The dark star that lurks beneath flower power
Wooden Shjips released their "Dance, California/Clouds over Earthquake" 7-inch single (Sick Thirst) last year in much the same way as they had their instigating, self-released Shrinking Moon for You 10-inch: packaged in an unassuming, clear plastic sleeve with hardly any information besides song titles. Beyond sending bloggers and journalists into a tizzy over their sexy, squalling grooves, this set confirmed Wooden Shjips as essential California. While Devendra Banhart and Vetiver reel in mellow '70s album rock and Comets on Fire carry the torch of scraping psychedelia in the key of Quicksilver Messenger Service, Wooden Shjips recover the dark star lurking behind flower power in groups like Blue Cheer and yes, the Doors. The A-side is all feverish face melt, but it's on "Clouds over Earthquake" that the band really sets the agenda. A shapely guitar lead dissolves into the heat waves of a droning pulse, eventually giving way to band leader Ripley Johnson's echo-chamber vocal: "Fire / The sun is rising / Cut through the black clouds / Over earthquake."

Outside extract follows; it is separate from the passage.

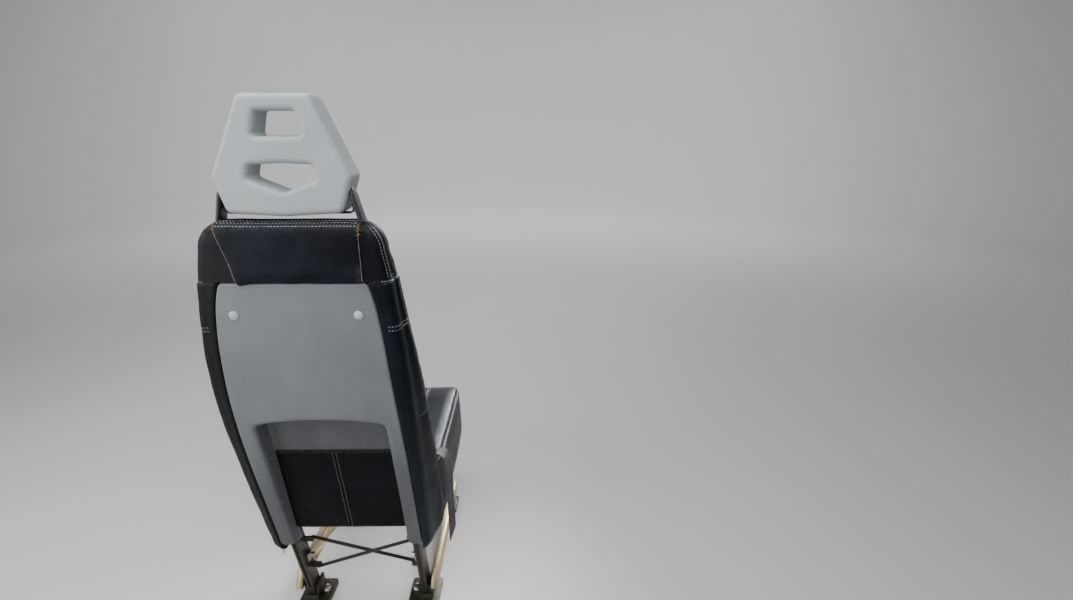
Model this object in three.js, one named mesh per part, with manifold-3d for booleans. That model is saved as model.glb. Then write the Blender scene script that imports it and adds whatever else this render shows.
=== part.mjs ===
// Helicopter cabin passenger seat: a leather-covered seat with a moulded back shell and a moulded
// headrest. In a hard landing the seat strokes down two inclined rear legs; the legs, side beams and
// braces stay on the floor. Millimetres, +Z up, the occupant faces -Y, and +X is the occupant's left.
import * as THREE from "three";
import { mergeVertices } from "three/addons/utils/BufferGeometryUtils.js";
import Module from "manifold-3d";

const wasm = await Module();
wasm.setup();

// Driving dimensions
const SEAT_GAP = 0.3; // between pieces that touch
const RUNNING_GAP = 0.6; // between a guide and the leg that it slides on
const LEG_SLOPE = 0.165; // how far a leg leans back for each millimetre of height
const LEG = { x: 159, width: 18.6, depth: 40, rearAtFloor: 148, top: 560 };
const LEG_ROOM = 176.5; // half width of the hollow behind the back, for the legs and the carriage
const STROKE_ROOM = 135; // height kept free above whatever the seat passes on its way down
const SHELL = { top: 996, bottom: 270, depth: 17, wall: 3 };
// The recess between the shell's fingers: its half width at the face, how far its walls lean in for each
// millimetre of depth, the height of its arched brow in the middle and at the corners, its wall, and the tray
const RECESS = { half: 144.8, lean: 0.22, brow: 680, corner: 666, wall: 2.4, trayBottom: 552 };
const TRAY = { slope: 0.11, atFloor: 154.5 }; // the nearly upright plane of the tray and the panel
const SKIRT = { top: 565, bottom: 313, thickness: 3 };
const CAP = { x: 122.5, z: 931, radius: 8, height: 3.4 };
const TRACK_X = 130; // floor track either side of the middle
const FLOOR_PLATE = 14;
const PAN = { half: 203.5, bottom: 352, top: 371.5, front: -258 };
const CUSHION = { front: -286, cavity: 372, cavityHalf: 205, cavityFront: -264 };
const HEADREST = { bottom: 1125, top: 1339, depth: 62, rearAtBottom: 257, lean: 0.125, soft: 9 };
const BEAM = { inner: 179.5, outer: 197, bottom: 58, top: 105, rear: 136, front: -236, nose: 30 };
const BRACE_BOLT = { z: 176, y: 153, face: 142.8, radius: 9, head: 11 };
const CROSS_ROD = { x: 134, low: 125, high: 235, forward: 12, radius: 4.5, lug: 2.5, clear: 1 };

// Sections of the back: height, rear face, front face, half widths there, and how far the front dishes in
const BACK = [
  { z: 245, rear: 202, front: 96, rearHalf: 170, frontHalf: 208, dish: 0 },
  { z: 262, rear: 207, front: 91, rearHalf: 179, frontHalf: 217, dish: 2 },
  { z: 300, rear: 213, front: 97, rearHalf: 182, frontHalf: 220, dish: 6 },
  { z: 420, rear: 232, front: 124, rearHalf: 185, frontHalf: 221, dish: 14 },
  { z: 567, rear: 256, front: 150, rearHalf: 190, frontHalf: 220, dish: 18 },
  { z: 660, rear: 269.5, front: 168, rearHalf: 194, frontHalf: 218, dish: 18 },
  { z: 750, rear: 279, front: 185, rearHalf: 196, frontHalf: 214, dish: 16 },
  { z: 850, rear: 282, front: 198, rearHalf: 195, frontHalf: 206, dish: 12 },
  { z: 931, rear: 279, front: 201, rearHalf: 191, frontHalf: 197, dish: 9 },
  { z: 1000, rear: 274, front: 199, rearHalf: 185, frontHalf: 188, dish: 7 },
  { z: 1050, rear: 270, front: 197, rearHalf: 178, frontHalf: 180, dish: 5 },
  { z: 1085, rear: 266, front: 197, rearHalf: 168, frontHalf: 170, dish: 3 },
  { z: 1103, rear: 259, front: 203, rearHalf: 154, frontHalf: 156, dish: 1 },
  { z: 1110, rear: 248, front: 213, rearHalf: 140, frontHalf: 142, dish: 0 },
];

// Shell outline: height and half width
const SHELL_EDGE = [
  { z: 270, half: 180 },
  { z: 665, half: 177 },
  { z: 740, half: 174 },
  { z: 810, half: 170 },
  { z: 900, half: 163 },
  { z: 960, half: 154 },
  { z: 996, half: 144.5 },
];

// Seat cushion sections, rear to front: place, half width, edge height, dish of the middle, underside
const PAD = [
  { y: 215, half: 214, top: 470, dish: 6, under: 258 },
  { y: 120, half: 219, top: 470, dish: 9, under: 258 },
  { y: 0, half: 223, top: 467, dish: 12, under: 258 },
  { y: -120, half: 224, top: 468, dish: 10, under: 258 },
  { y: -200, half: 223, top: 470, dish: 5, under: 260 },
  { y: -245, half: 220, top: 463, dish: 2, under: 266 },
  { y: -272, half: 212, top: 446, dish: 0, under: 280 },
  { y: -286, half: 196, top: 420, dish: 0, under: 300 },
];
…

Their early records sold out their limited pressings long ago, a fact the band took into consideration when packaging the first 2,000 copies of its eponymous first album (Holy Mountain) with a bonus CD compiling all of the singles' tracks. Besides being a warm gesture to new fans, the comprehensive packaging has the effect of consecrating Wooden Shjips' reputation. It seems certain that this band is now at the helm of San Francisco's ever-burgeoning psych-rock scene. There is also evidence of serious if subtle musical progress being made, from the cryptic garage rock of tracks like "Death's Not Your Friend" to the artfully expansive arrangements of Wooden Shjips' culminating diptych, "Blue Sky Bends" and "Shine like Suns."
In keeping with their scattershot release history, Wooden Shjips have released a new 7-inch on yet another label, Sub Pop. Although many musicians are tailoring their work to iTunes, Johnson's moved in the opposite direction, recognizing that the material nature of his band's releases seals their music's aura, which, redolent of '60s and '70s minimalist garage rock, occupies a very specific, romantic spot in many record collectors' hearts. "It was inspired in part by private-press and limited-press records, like George Brigman's Jungle Rot [self-released, 1975]," Johnson writes from New York, where Wooden Shjips recently played a round of CMJ festival shows. "More in the sense that if you make a record and put a lot of care into it, someone might discover it someday and dig it."
Long cognizant of the fetish for mystery objects, the singer-guitarist even went so far as to give away the first several hundred copies of Shrinking Moon for You. The gamble paid off nicely, judging by the piqued curiosity inspired by early raves the 10-inch drew from tastemakers like the Wire's Byron Coley and Rolling Stone's David Fricke. These reviews ignited the dash among critics to tease out the elements of the Shjips' suggestive sound as so many influences; the Velvet Underground, the Doors, Terry Riley, and Spacemen 3 are most frequently named, though I'd also refer listeners to the burned-rubber daydream of Monte Hellman's classic 1971 road movie Two-Lane Blacktop.
It would be silly to contend that the Shjips don't work from the fierce template pioneered on the Velvet Underground's White Light/White Heat (Verve, 1967), but their cobalt blue jams hardly tell of an anxiety of influence. What matters with Wooden Shjips is the evident relish they take in reconfiguring the shards of a particular music history and the sense of utter bliss in their fire-and-brimstone sonic landscape.